Il Consiglio di Amministrazione si fa vanto della rapidità del processo di successione, condotto nel rispetto non solo della legge e dello Statuto, ma della best practice di governance e delle regole di autodisciplina che la Società si è data, oltre che con il supporto di un consulente autorevole (Russell Reynolds) per la valutazione delle potenziali candidature disponibili. Efficienza della decisione non equivale a “golpe”. Alla luce di quanto sopra, sono da respingere le accuse rivolte al Presidente del Consiglio di Amministrazione e al Presidente del Comitato per il controllo e i rischi in relazione alla gestione della governance del Consiglio di Amministrazione e del processo di impairment test.
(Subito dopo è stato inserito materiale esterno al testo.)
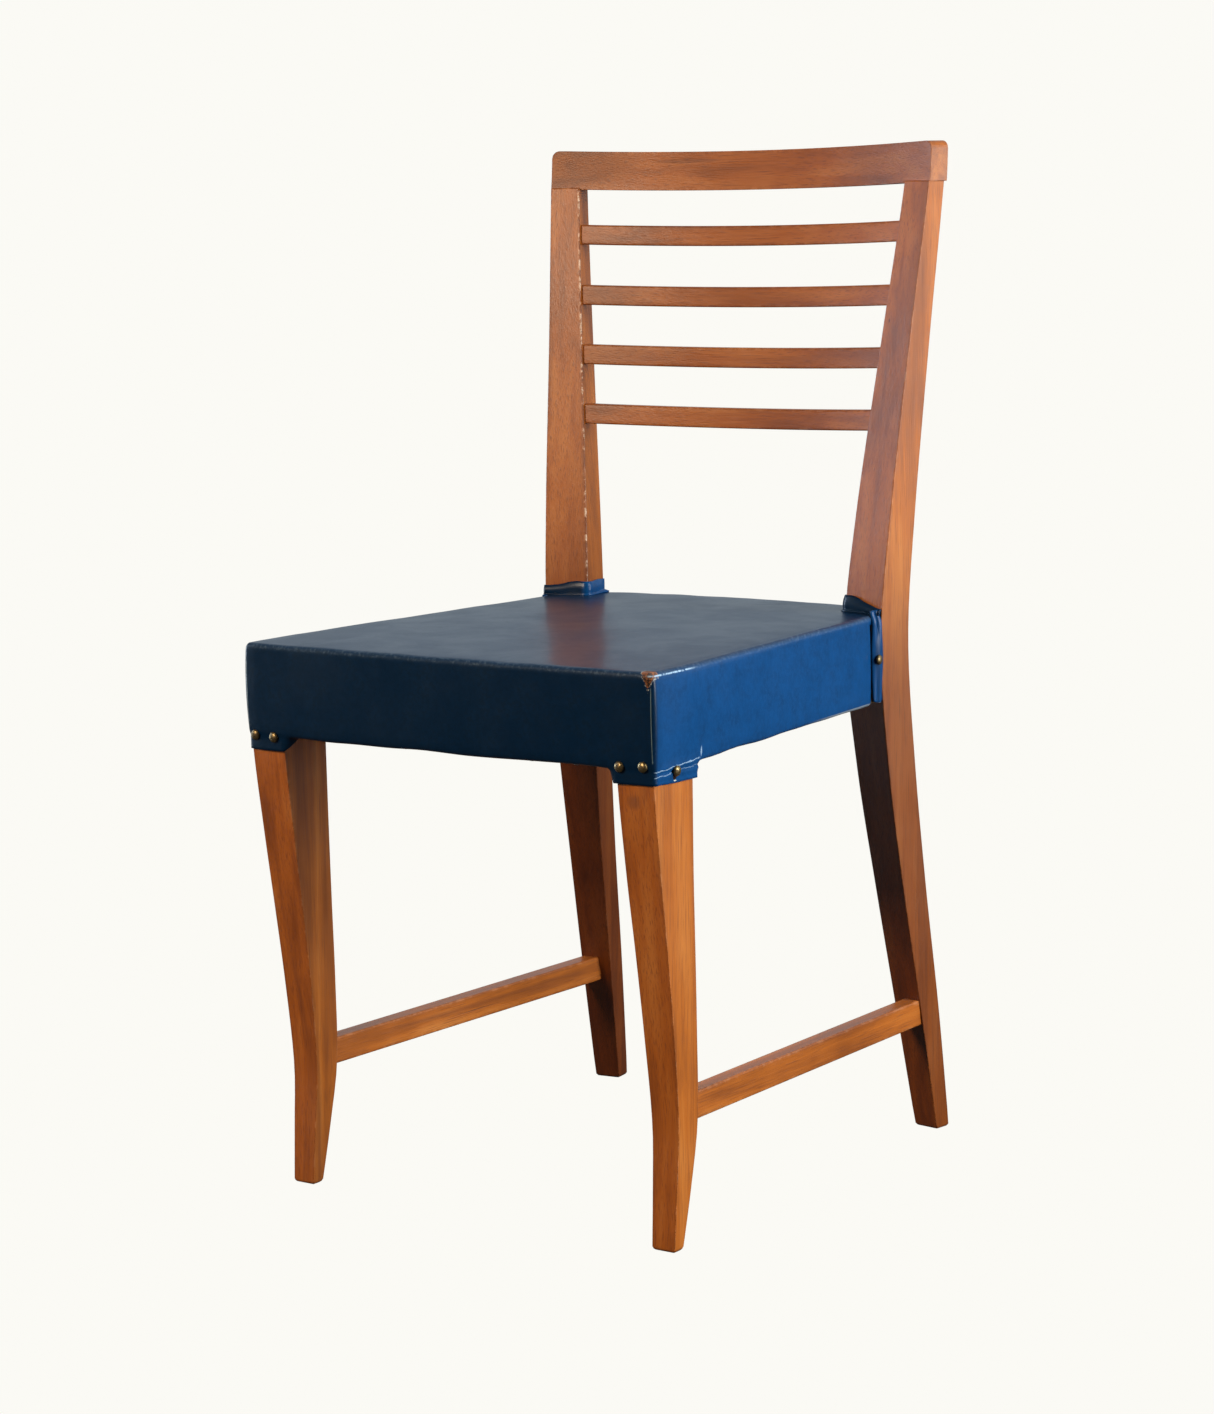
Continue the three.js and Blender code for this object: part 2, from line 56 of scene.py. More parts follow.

Parimenti, si devono respingere le accuse rivolte agli altri tre amministratori revocandi: nessuna violazione della parità informativa e delle regole di gestione del Consiglio, come detto, c’è stata e né tanto meno sarebbe attribuibile al Lead Independent Director; così come il processo di nomina del nuovo Amministratore Delegato è avvenuto nel rispetto delle disposizioni di legge e regolamento interno, senza che alcun addebito possa essere mosso al Presidente del Comitato preposto alla relativa istruttoria: certamente non la circostanza di essere stato individuato dal consulente come possibile candidato. Circostanza che lo ha portato, peraltro, ad abbandonare la riunione del Comitato, non appena ne è venuto a conoscenza. Ancor meno si comprendono le motivazioni alla base della richiesta di revoca del Consigliere Ferrari e in che misura la sua posizione debba essere differente rispetto a quella degli altri “Candidati Elliott”.
Per il resto, il Consiglio di Amministrazione prende atto della proposta di revoca rispetto a cinque dei suoi componenti (nella prospettazione della Relazione: cinque dei “Candidati Elliott”, presumibilmente ritenuti più degli altri responsabili di “paralleli e occulti processi decisionali”, anche se si fa davvero fatica a comprendere le ragioni alla base di tale conclusione), rifiutando di entrare ulteriormente nel merito delle motivazioni addotte, che affida alla prudente valutazione dei soci.